I nuovi pirati dell’Oceano indiano sono in realtà “straccioni” pesantemente armati che dispongono di speed-boats ben riforniti che solo nel 2008 hanno causato 111 attacchi (il doppio del 2007) nell’area tra il Canale di Suez e l’oceano Indiano e la cui responsabilità probabilmente non è tutta dei somali.

I clan somali, che dominano ciò che resta della politica e gli affari del Paese, si sono riconvertiti nella pirateria ed attualmente terrebbero in ostaggio 14 navi e 260 persone. Si calcola che in un anno abbiano intascato qualcosa come 10 milioni di euro di riscatti da armatori e governi. Un bottino che finisce in gran parte in armi e barchini superveloci che permettono di espandere il loro raggio di azione, trasformando il Golfo di Aden in una specie di ragnatela di un milione di chilometri quadrati nella quale si muovono i ragni famelici della nuova filibusta.

La pirateria parte soprattutto da quella che fu la Somalia Britannica, ma i sanguinosi rivolgimenti politici che ne hanno fatto da levatrice affondano le radici nel dimenticato passato coloniale italiano e nella sequela di sanguinari sbagli seguiti alla caduta dell’ex carabiniere italiano e dittatore Siad Barre, passato dalla fedeltà all’Unione Soviatica all’amicizia con gli Usa.

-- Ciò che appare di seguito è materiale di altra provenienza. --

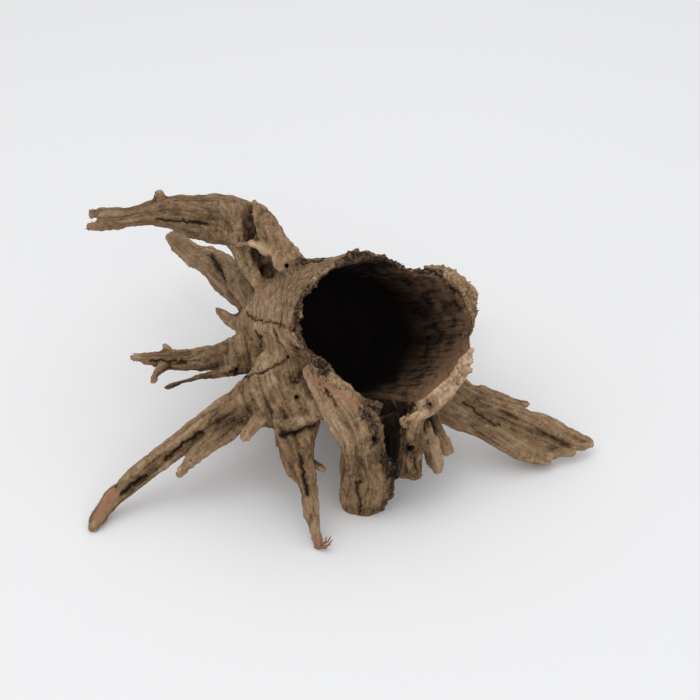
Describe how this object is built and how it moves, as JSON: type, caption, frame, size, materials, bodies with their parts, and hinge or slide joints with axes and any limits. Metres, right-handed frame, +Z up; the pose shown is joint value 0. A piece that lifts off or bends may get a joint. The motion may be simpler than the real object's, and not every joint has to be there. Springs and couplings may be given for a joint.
{
  "type": "dry root",
  "caption": "Hollow, weathered root stump lying on its side, with a wide open mouth and crooked broken roots that hold it up.",
  "frame": {"origin": "on the standing plane, under the middle of the root's bounding box", "axes": "+Z up from the standing plane; +X towards the broad plank-like root, along the longest extent; the hollow's mouth opens towards -Y, to the right and upwards"},
  "size_m": [0.3991, 0.3344, 0.1744],
  "materials": {
    "weathered_wood": "dry, rough and weathered, grey-brown with deep grain furrows"
  },
  "bodies": {
    "root": {"dry_root": "weathered_wood"}
  },
  "joints": []
}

Oggi la Somalia è l’esempio più clamoroso degli “Stati falliti”, figli abbandonati della fine della guerra fredda e avamposti del nuovo disordine mondiale.

Uno Stato spappolato in zone di influenza e senza alcun potere centrale vero: i Tribunali islamici controllano il centro-sud del Paese; a Mogadiscio c’è un governo ufficiale privo di qualsiasi potere; i clan tribali controllano pezzi della stessa capitale e “signorie” sparse per la Somalia; i due Stati “indipendenti” del Puntland e del Somaliland si dedica alla pirateria o a traffici e contrabbando in tuttal’area tra il Corno d’Africa e la penisola arabica... Tutti questi governanti, pirati, signori della guerra sembrano non curarsi delle condizioni di vita di un popolo colpito da una siccità eterna, da cambiamenti climatici devastanti ed al quale i predoni non fanno giungere nemmeno gli aiuti internazionali.

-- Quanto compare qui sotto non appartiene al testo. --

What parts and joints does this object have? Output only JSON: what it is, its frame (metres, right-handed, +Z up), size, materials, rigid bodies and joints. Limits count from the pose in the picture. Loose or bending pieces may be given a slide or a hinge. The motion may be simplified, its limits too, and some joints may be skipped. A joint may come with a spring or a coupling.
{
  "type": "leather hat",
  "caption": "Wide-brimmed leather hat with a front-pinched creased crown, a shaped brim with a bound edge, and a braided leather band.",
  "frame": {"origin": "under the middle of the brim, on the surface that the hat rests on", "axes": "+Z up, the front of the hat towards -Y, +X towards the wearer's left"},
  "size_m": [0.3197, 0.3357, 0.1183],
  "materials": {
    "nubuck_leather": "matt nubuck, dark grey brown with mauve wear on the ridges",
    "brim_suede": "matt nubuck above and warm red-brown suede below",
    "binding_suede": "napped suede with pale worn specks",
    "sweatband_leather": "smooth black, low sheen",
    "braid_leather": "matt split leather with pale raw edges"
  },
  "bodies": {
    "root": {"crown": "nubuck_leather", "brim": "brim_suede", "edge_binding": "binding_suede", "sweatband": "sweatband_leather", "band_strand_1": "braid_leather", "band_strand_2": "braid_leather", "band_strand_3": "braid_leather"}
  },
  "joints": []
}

Il fenomeno della pirateria è spuntato negli anni ’90, quando i grandi pescherecci industriali giapponesi e sudcoreani (ma anche occidentali) approfittando della fine della dittatura di Siad Barre e della sparizione dello Stato, penetrarono impunemente nelle acque territoriali somale saccheggiandole e riducendo alla miseria i piccoli pescatori locali che così iniziarono ad attaccare le navi straniere esigendo una “tassa” che compensasse il loro mancato guadagno. A questo si aggiunse presto lo scarico di rifiuti tossici nelle acque e sulle coste somale approfittando dell’assenza di controlli e della complicità di clan e gruppi di predoni.

Alla fine questo ha prodotto un salto di qualità e la pirateria “artigianale” e per disperazione si è trasformata in un esercito ben armato, munito di telefoni satellitari e di imbarcazioni velocissime. All’inizio i Tribunali islamici hanno cercato di opporsi nelle aree da loro controllate, ma a quanto pare oggi si sarebbero adeguate e controllerebbero direttamente alcuni nuclei di predoni dei mari.

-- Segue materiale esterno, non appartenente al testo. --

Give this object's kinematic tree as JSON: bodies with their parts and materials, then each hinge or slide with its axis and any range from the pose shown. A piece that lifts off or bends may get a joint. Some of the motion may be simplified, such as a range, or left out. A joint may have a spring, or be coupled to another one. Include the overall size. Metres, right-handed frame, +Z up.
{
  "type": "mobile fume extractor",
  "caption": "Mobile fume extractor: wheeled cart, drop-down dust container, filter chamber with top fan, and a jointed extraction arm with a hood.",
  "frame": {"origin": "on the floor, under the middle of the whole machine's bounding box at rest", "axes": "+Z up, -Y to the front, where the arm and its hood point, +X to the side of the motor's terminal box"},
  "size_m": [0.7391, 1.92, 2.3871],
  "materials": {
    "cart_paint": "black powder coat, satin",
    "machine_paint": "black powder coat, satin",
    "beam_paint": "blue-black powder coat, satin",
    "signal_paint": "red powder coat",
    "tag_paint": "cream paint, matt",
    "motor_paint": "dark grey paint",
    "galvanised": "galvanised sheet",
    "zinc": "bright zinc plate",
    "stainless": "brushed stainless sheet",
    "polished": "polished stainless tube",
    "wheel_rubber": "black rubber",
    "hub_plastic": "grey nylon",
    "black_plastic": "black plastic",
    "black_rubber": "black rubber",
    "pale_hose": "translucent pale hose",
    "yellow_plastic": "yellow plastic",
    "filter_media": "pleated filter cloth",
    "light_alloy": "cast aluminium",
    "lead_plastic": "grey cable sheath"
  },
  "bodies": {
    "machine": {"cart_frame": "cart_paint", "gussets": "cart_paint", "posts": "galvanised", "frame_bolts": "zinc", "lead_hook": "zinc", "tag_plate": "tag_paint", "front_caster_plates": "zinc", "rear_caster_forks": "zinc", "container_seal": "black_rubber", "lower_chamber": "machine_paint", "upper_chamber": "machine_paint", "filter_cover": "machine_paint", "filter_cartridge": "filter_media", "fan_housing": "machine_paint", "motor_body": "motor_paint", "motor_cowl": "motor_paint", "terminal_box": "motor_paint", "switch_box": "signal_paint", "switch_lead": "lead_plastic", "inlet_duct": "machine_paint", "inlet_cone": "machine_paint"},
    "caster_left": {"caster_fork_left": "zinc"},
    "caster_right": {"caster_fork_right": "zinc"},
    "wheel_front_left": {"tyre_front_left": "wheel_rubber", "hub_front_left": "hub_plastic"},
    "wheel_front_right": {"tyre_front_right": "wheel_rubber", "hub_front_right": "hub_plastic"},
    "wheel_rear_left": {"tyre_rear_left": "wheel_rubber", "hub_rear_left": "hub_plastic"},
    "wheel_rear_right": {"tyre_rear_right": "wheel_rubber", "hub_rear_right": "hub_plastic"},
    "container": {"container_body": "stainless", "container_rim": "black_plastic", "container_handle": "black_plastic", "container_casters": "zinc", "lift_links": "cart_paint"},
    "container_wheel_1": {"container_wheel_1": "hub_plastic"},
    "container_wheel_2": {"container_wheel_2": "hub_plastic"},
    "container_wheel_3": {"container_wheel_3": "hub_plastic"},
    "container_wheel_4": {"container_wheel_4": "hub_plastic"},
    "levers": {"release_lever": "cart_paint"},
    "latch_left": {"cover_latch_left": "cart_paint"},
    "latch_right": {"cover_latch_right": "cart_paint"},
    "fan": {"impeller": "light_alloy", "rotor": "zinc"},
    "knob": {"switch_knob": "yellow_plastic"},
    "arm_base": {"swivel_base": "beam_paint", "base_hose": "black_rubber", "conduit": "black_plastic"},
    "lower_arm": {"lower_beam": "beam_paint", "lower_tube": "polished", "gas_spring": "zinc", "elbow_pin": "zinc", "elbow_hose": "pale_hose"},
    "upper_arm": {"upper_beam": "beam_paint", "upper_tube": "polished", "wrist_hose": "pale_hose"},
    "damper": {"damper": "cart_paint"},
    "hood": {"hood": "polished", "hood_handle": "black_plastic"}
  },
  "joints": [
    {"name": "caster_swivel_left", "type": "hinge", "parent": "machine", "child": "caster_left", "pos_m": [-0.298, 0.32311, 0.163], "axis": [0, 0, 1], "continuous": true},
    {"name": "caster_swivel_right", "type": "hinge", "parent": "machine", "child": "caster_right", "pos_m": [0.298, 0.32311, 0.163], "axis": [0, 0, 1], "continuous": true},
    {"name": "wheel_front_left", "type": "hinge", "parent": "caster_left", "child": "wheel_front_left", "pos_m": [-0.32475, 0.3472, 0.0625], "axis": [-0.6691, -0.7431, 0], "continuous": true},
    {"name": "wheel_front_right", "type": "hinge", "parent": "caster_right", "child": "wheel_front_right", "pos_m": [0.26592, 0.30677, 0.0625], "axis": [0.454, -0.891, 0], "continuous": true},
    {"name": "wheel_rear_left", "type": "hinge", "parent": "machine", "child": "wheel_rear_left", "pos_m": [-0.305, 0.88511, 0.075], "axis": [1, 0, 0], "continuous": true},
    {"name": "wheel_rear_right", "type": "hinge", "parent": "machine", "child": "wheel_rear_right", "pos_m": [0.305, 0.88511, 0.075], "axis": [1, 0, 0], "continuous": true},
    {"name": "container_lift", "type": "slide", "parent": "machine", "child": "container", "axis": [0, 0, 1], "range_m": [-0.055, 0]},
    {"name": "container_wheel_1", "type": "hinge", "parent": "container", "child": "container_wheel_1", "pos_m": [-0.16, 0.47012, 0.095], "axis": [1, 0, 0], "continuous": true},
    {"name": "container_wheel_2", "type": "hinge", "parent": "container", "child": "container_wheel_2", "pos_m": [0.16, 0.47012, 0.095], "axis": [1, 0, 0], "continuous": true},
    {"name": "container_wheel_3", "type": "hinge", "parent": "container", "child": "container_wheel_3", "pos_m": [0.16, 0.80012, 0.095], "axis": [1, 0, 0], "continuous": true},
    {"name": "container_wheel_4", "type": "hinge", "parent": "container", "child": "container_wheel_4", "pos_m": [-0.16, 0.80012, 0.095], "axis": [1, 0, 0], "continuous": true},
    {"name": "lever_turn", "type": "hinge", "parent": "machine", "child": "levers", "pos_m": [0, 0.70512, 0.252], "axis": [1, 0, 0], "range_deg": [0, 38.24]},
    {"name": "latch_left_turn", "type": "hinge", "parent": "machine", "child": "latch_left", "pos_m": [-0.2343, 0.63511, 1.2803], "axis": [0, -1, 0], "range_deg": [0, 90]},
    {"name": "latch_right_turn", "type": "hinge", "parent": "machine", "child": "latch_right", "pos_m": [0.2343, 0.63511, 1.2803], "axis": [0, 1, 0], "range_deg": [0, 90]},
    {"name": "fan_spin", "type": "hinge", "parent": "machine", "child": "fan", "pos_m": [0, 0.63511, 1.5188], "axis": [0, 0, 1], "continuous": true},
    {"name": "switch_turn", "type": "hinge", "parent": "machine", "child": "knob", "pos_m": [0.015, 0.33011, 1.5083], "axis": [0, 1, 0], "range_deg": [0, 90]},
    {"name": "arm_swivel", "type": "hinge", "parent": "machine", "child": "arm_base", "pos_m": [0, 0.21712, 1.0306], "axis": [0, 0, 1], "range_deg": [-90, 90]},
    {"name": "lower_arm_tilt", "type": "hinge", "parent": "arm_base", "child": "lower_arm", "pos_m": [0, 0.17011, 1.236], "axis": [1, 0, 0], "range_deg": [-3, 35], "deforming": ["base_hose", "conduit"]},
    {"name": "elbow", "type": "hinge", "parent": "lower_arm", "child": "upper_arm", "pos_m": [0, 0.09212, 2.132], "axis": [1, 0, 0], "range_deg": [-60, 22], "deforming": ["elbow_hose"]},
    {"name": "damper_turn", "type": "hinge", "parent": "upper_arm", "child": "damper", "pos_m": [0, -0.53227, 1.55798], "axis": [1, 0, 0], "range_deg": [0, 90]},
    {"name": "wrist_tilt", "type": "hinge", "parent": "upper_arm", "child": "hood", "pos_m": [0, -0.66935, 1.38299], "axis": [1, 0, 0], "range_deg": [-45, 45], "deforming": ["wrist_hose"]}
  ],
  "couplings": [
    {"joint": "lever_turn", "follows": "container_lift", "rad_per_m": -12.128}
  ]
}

Alla fine si è dovuto muovere il Consiglio di sicurezza dell’Onu che nel 2008 ha autorizzato le navi militari straniere ad intervenire. Al largo della Somalia staziona una “invincibile Armada” che vede impegnati i Paesi Nato, la Cina, l’India e altri Paesi che cercano di non far diventare la pirateria ancora più allarmante. I media occidentali giustamente gioiscono per la liberazione degli ostaggi americani e francesi e ci preoccupiamo per la crudele sorte dei marinai italiani, ma quanti sanno o ricordano che i nuovi pirati del Golfo di Aden tengono prigionieri 260 marinai e che 90 di questi sono filippini e decine sono i thailandesi, i pakistani e di altre nazionalità che affollano dimenticati le stive delle navi del mondo per far navigare le merci globalizzate e il petrolio lungo le vene vitali dell’economia mondiale?